FINAL GIRL explores the slasher flicks of the '70s and '80s...and all the other horror movies I feel like talking about, too. This is life on the EDGE, so beware yon spoilers!

Nov 13, 2007

Amicus Week: Day 2

I'm sure I've said it at some point in the course of things here at FG, but I'll say it again so you finally get it through your thick skull: oftentimes when watching a film, it behooves you to put yourself in the mind set of the era in which the film was made. In other words, if a film was made in 1973, expect it to have pacing and effects from the early 1970s; I mean, doy, it's not going to be all jump cuts and music video stylings and computer graphics and the Macarena, like you kids of today are used to. This approach isn't going to guarantee you'll enjoy said movie, and sometimes boring is just plain boring no matter what. A sucky film is a sucky film, whether you watch it through appropriate-era-colored glasses or not, I realize that. Listen, what I'm saying is, you simply might be more apt to enjoy the film if you're not all smug and cynical and like "OMG that looks soooo faaaaake LOL!!1!" all the time.

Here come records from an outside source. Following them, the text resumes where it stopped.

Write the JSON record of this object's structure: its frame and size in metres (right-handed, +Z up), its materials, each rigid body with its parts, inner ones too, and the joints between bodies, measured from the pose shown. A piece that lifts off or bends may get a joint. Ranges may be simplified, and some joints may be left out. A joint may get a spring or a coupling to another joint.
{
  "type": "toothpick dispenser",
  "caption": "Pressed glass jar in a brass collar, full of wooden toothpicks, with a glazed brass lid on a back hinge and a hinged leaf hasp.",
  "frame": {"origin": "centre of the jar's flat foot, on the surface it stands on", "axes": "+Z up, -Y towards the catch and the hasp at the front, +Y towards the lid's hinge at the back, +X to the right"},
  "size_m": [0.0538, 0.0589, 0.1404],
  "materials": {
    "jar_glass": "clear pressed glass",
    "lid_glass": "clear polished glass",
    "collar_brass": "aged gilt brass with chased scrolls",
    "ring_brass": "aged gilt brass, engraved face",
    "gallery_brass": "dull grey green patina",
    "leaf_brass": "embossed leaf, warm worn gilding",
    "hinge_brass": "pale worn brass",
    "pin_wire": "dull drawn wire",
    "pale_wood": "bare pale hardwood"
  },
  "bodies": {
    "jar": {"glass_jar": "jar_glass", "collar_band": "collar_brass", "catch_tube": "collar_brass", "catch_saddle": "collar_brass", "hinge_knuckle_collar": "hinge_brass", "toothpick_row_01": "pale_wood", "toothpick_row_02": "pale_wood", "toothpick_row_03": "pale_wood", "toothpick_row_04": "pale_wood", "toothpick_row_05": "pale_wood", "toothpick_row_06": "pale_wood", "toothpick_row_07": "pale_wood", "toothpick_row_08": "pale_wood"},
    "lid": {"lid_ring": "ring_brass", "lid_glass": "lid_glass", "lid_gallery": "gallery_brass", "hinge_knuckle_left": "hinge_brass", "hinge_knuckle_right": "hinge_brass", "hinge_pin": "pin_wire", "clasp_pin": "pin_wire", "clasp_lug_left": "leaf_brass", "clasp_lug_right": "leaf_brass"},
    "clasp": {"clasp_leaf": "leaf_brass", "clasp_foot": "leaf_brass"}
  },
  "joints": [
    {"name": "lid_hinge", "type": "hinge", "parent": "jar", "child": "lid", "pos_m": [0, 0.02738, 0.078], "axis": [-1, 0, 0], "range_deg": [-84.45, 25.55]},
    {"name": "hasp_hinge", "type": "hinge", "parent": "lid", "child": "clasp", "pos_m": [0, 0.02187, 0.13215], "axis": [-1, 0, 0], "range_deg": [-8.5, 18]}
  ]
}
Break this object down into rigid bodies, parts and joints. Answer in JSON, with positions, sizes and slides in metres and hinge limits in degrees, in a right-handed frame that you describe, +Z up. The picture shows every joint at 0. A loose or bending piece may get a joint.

And why do you have to be so smug and cynical and like "OMG that looks soooo faaaaake LOL!!1!" all the time, anyway? Hmm? Who do you think you're impressing by acting like that? You're not impressing me, that's for sure...nope, not with that attitude. Nor with that excuse for a sweater.

ANYWAY. I feel as if there's a point to all this, as if maybe it has some relevance to the Amicus film with one of the best titles ever, And Now the Screaming Starts!...hmm, what could it be? Ah yes. ANTSS!, as all the cool kids call it, was produced in 1973, and your enjoyment of it may, in fact, be in direct proportion to whether or not you can put on a pair of 1973-colored glasses, which may or may not look like this:

I myself am fully capable of it, and as such I enjoyed ANTSS! very much.

Does any of that make any sense at all? I'm a bit high on Diet Dr Pepper at the moment, so this all feels a little bit automatic blogging, if you know what I mean.

Yes, Diet Dr Pepper. I've told you that I live on the razor's edge of danger and intrigue. It's not my fault if you can't keep up.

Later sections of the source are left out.